Certainly the most popular and widespread sacramental is the rosary. According to tradition, Our Lady gave the rosary to St. Dominic (1170-1221) as a spiritual weapon against the Cathar heresy. Yet, as early as the 5th century hermits and monks in the Middle East used strings of beads to keep track of their prayers. By the 11th century, many clergy, religious, and laypeople had strings of prayer beads. For example, in 1075, Lady Godiva, famous for her naked ride, donated her rosary of precious stones to a monastery near her home in Coventry, England.

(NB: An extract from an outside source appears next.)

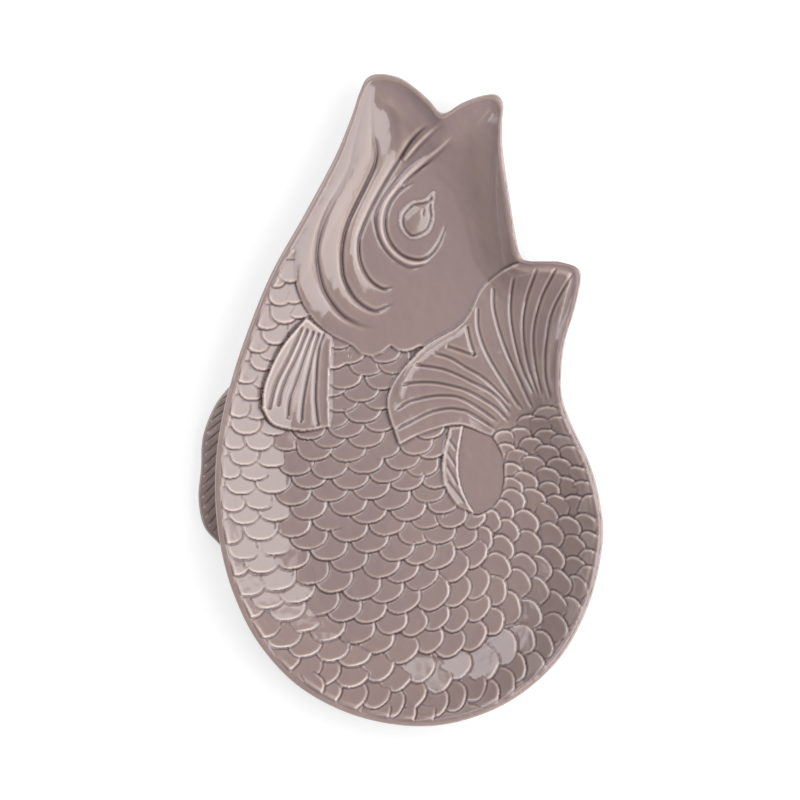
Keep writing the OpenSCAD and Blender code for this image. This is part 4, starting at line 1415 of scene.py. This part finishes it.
class Board:
    """The node tree of one material, or of the world."""

    def __init__(self, owner: bpy.types.Material | bpy.types.World) -> None:
        """Starts on an empty tree.

        Args:
            owner: The material or the world that it belongs to.
        """
        owner.use_nodes = True
        self.owner, self.tree = owner, owner.node_tree
        self.tree.nodes.clear()

    def add(
        self, kind: str, settings: dict | None = None, inputs: dict | None = None, output: int | str = 0
    ) -> Wire:
        """Adds a node of any type.

        Args:
            kind: The node's type.
            settings: Its settings, such as operation, or stops for a colour ramp.
            inputs: Values or wires by the socket's name or number.
            output: Which of its sockets to return.

        Returns:
            A wire from that socket.
        """
        node = self.tree.nodes.new(kind)
        for key, value in (settings or {}).items():
            if key == "stops":
                while len(node.color_ramp.elements) < len(value):
                    node.color_ramp.elements.new(0.5)
                for element, (position, colour) in zip(node.color_ramp.elements, value):
                    element.position = position
                    element.color = (*colour, 1)
            else:
                setattr(node, key, value)
        for key, value in (inputs or {}).items():
            if isinstance(value, Wire):
                self.tree.links.new(value.socket, node.inputs[key])
            else:
                node.inputs[key].default_value = value
        return Wire(self, node.outputs[output] if len(node.outputs) else None)

    def noise(self, scale: float, detail: float) -> Wire:
        """Adds a cloudy pattern on Object coordinates, about 0 to 1."""
        here = self.add("ShaderNodeTexCoord", output="Object")
        return self.add("ShaderNodeTexNoise", inputs={"Vector": here, "Scale": scale, "Detail": detail})

    def bump(self, height: Wire, strength: float, distance: float) -> Wire:
        """Adds a Bump node and returns its normal."""
        inputs = {"Strength": strength, "Distance": distance, "Height": height}
        return self.add("ShaderNodeBump", inputs=inputs, output="Normal")

    def seen(self) -> Wire:
        """Finds out whether the camera, a reflection or a clear thing looks.

        Returns:
            A wire that is above 0 where one of them does, else 0.
        """
        kinds = ("Camera", "Glossy", "Transmission")
        camera, glossy, clear = (self.add("ShaderNodeLightPath", output=f"Is {kind} Ray") for kind in kinds)
        return camera + glossy + clear


def linear(red: int, green: int, blue: int) -> Triple:
    """A colour as the amounts of light that the shader takes.

    Each part is (v + 0.055) / 1.055 to the power 2.4, or v / 12.92 where it is very dark.

    Args:
        red: How red it shows on a screen, 0 to 255.
        green: How green it shows.
        blue: How blue it shows.

    Returns:
        Three amounts of light, 0 to 1.
    """
    parts = np.array([red, green, blue]) / 255
    light = np.where(parts <= 0.04045, parts / 12.92, ((parts + 0.055) / 1.055) ** 2.4)
    return tuple(float(v) for v in light)


@dataclass(frozen=True)
class Glaze:
    """A glossy grey mauve glaze: dark where it pools, a darkening that also paints the shade in grooves, pale
    and pink where it breaks over an edge.

    Clouds, grains and waves are noises, each with its scale and its detail.
    """

    # The pooled colour also serves as painted shade in grooves and hollows.
    pooled_and_shaded: Triple = linear(92, 72, 70)
    cool: Triple = linear(161, 140, 139)
    warm: Triple = linear(171, 148, 141)
    broken: Triple = linear(231, 208, 201)
    stops: tuple[float, ...] = (0.03, 0.46, 0.56, 0.93)
    clouds: tuple[float, float] = (26.0, 3.0)
    grains: tuple[float, float] = (900.0, 2.0)
    waves: tuple[float, float] = (130.0, 1.0)
    cloudiness: float = 0.16
    graininess: float = 0.05
    roughness: float = 0.1
    patchiness: float = 0.08
    ior: float = 1.6
    coat: float = 0.7
    coat_roughness: float = 0.03
    waviness: float = 0.7
    wave_depth: float = 0.001

    def dress(self) -> bpy.types.Material:
        """Builds the material: a colour ramp over the pooling and the painted shade of grooves, with clouds,
        fine grain and a wavy skin.

        Returns:
            The new material.
        """
        board = Board(bpy.data.materials.new("mauve_glaze"))
        pool = board.add("ShaderNodeAttribute", {"attribute_name": "pool"}, output="Fac")
        cloud, grain = board.noise(*self.clouds), board.noise(*self.grains)
        # Low share: pooled glaze and painted shade in grooves; high share: thin pale glaze on edges.
        share = 0.5 - pool * 0.5 + (cloud - 0.5) * self.cloudiness + (grain - 0.5) * self.graininess
        colours = self.pooled_and_shaded, self.cool, self.warm, self.broken
        colour = board.add("ShaderNodeValToRGB", {"stops": tuple(zip(self.stops, colours))}, {"Fac": share})
        surface = board.add("ShaderNodeBsdfPrincipled", inputs={
            "Base Color": colour, "Roughness": self.roughness + self.patchiness * cloud, "IOR": self.ior,
            "Coat Weight": self.coat, "Coat Roughness": self.coat_roughness, "Coat IOR": self.ior,
            "Normal": board.bump(board.noise(*self.waves), self.waviness, self.wave_depth),
        })
        board.add("ShaderNodeOutputMaterial", inputs={"Surface": surface})
        return board.owner


@dataclass(frozen=True)
class Biscuit:
    """Bare fired stoneware, as on a foot wiped clean: matt, with fine specks."""

    clay: Triple = linear(212, 196, 176)
    speck: Triple = linear(150, 126, 104)
    flecks: tuple[float, float] = (1400.0, 2.0)
    speck_from: float = 0.66
    speck_strength: float = 0.7
    roughness: float = 0.82
    patchiness: float = 0.1
    grit: float = 0.3
    grit_depth: float = 0.0004

    def dress(self) -> bpy.types.Material:
        """Builds the material: clay, with specks where a fine noise is high.

        Returns:
            The new material.
        """
        board = Board(bpy.data.materials.new("bare_stoneware"))
        fleck = board.noise(*self.flecks)
        share = board.add("ShaderNodeMath", {"operation": "GREATER_THAN"}, {0: fleck, 1: self.speck_from})
        mixed = {0: share * self.speck_strength, 6: (*self.clay, 1), 7: (*self.speck, 1)}
        surface = board.add("ShaderNodeBsdfPrincipled", inputs={
            "Base Color": board.add("ShaderNodeMix", {"data_type": "RGBA"}, mixed, 2),
            "Roughness": self.roughness + self.patchiness * fleck,
            "Normal": board.bump(fleck, self.grit, self.grit_depth),
        })
        board.add("ShaderNodeOutputMaterial", inputs={"Surface": surface})
        return board.owner


# Studio

@dataclass(frozen=True)
class Lamp:
    """A square soft lamp that faces the platter, with its place and size in metres."""

    name: str
    place: Triple
    size: tuple[float, float]
    watts: float
    colour: Triple = (1.0, 1.0, 1.0)

    def hang(self) -> None:
        """Adds the lamp to the scene."""
        data = bpy.data.lights.new(self.name, "AREA")
        data.shape = "RECTANGLE"
        data.size, data.size_y = self.size
        data.energy = self.watts
        data.color = self.colour
        lamp = bpy.data.objects.new(self.name, data)
        lamp.location = self.place
        lamp.rotation_euler = Vector(self.place).to_track_quat("Z", "Y").to_euler()
        bpy.context.scene.collection.objects.link(lamp)


@dataclass
class Studio:
    """A pale floor, soft lamps, a dark flag overhead that only reflections see, and the camera above.

    Lengths are in metres. The lift is light that the floor shows only where it is seen, to make it white.
    """

    rim_height: float
    camera_height: float = 4.0
    camera_reach: float = 50.0
    sensor: float = 36.0
    floor_half: float = 6.0
    floor_colour: Triple = (0.6, 0.6, 0.6)
    floor_lift: float = 0.62
    flag_half: float = 20.0
    flag_height: float = 1.9
    flag_colour: Triple = (0.2, 0.19, 0.2)
    surround: tuple[float, float] = (0.33, 1.0)
    lamps: tuple[Lamp, ...] = (
        Lamp("softbox_right", (0.95, -0.1, 0.85), (1.6, 1.75), 18.5),
        Lamp("window_upper_left", (-0.6, 0.64, 1.0), (1.05, 0.85), 5.6, (0.93, 0.96, 1.0)),
    )

    def camera(self) -> None:
        """Puts the camera straight above, far enough off that near and far parts come out at one scale."""
        data = bpy.data.cameras.new("camera")
        frame_width = VIEW.picture_px * VIEW.width / VIEW.width_px * MM
        data.sensor_width = self.sensor
        data.lens = self.sensor * (self.camera_height - self.rim_height) / frame_width
        data.clip_end = self.camera_reach
        camera = bpy.data.objects.new("camera", data)
        camera.location = (0.0, 0.0, self.camera_height)
        bpy.context.scene.collection.objects.link(camera)
        bpy.context.scene.camera = camera

    def sheet(
        self, name: str, half: float, height: float, colour: Triple, lift: float = 0.0
    ) -> bpy.types.Object:
        """Adds a level square sheet of one matt colour.

        Args:
            name: The sheet's name.
            half: Half its width.
            height: Its height.
            colour: Its colour, as amounts of light.
            lift: Light added to it where it is seen.

        Returns:
            The sheet.
        """
        points = [[-half, -half, height], [half, -half, height], [half, half, height], [-half, half, height]]
        sheet = make_piece(name, np.array(points) / MM, [np.arange(4)[None, :]])
        board = Board(bpy.data.materials.new(name + "_paint"))
        surface = board.add("ShaderNodeBsdfDiffuse", inputs={"Color": (*colour, 1)})
        if lift:
            glow = board.add("ShaderNodeEmission", inputs={"Strength": board.seen() * lift})
            surface = board.add("ShaderNodeAddShader", inputs={0: surface, 1: glow})
        board.add("ShaderNodeOutputMaterial", inputs={"Surface": surface})
        sheet.data.materials.append(board.owner)
        return sheet

    def world(self) -> None:
        """A pale surround where it is seen, and a soft grey one for light on the object."""
        board = Board(bpy.data.worlds.new("surround"))
        grey, pale = self.surround
        inputs = {"Value": board.seen(), "To Min": grey, "To Max": pale}
        strength = board.add("ShaderNodeMapRange", {"clamp": True}, inputs)
        background = board.add("ShaderNodeBackground", inputs={"Strength": strength})
        board.add("ShaderNodeOutputWorld", inputs={"Surface": background})
        bpy.context.scene.world = board.owner

    def build(self) -> None:
        """Sets up the whole studio."""
        self.camera()
        self.world()
        self.sheet("floor", self.floor_half, 0.0, self.floor_colour, self.floor_lift)
        flag = self.sheet("flag", self.flag_half, self.flag_height, self.flag_colour)
        flag.visible_camera = flag.visible_diffuse = flag.visible_shadow = flag.visible_transmission = False
        for lamp in self.lamps:
            lamp.hang()
        bpy.context.scene.view_settings.view_transform = "Standard"


def main() -> None:
    """Builds the platter's pieces in the order in which they are made, and the studio round them."""
    logging.basicConfig(level=logging.INFO, format="%(name)s: %(message)s")
    glaze, biscuit = Glaze().dress(), Biscuit().dress()
    chart = Chart()
    dish = Dish(chart)
    log.info("dish mapped on %d by %d places", *chart.shape)
    Shell(dish).build(glaze, biscuit)
    relief, fins = Relief(chart, dish), Fins(chart)
    Scales(chart).lay(relief)
    fins.lay_pectoral(relief)
    Head(chart).lay(relief)
    fins.lay_belly(relief)
    fins.lay_tail(relief)
    relief.build(glaze)
    BackFin(dish).build(glaze)
    Studio(dish.rim_height * MM).build()


if __name__ == "__main__":
    main()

The rosary combines prayer and meditation: while reciting the prescribed prayers, we contemplate a mystery from the life of Jesus or Mary. Traditionally, there have been fifteen mysteries—the Joyous, the Sorrowful, and the Glorious. In 2002, to mark the 25th anniversary of his election to the papacy, St. John Paul II introduced a new set of mysteries, the Luminous, which focus on events in Christ’s ministry.
No limit is set on the number of sacramental. In fact, more and more of them are added all the time to meet new forms of devotion, a good contemporary example is the Chaplet of the Divine Mercy.
Can a good Catholic live without sacramentals? I suppose so. Although why one would want to have such an austere faith is difficult to understand. The devout use of any sacramental will deepen our life of prayer, while intensifying our friendship with Almighty God and His saints, which are the twin goals of anyone who hopes to grow in holiness.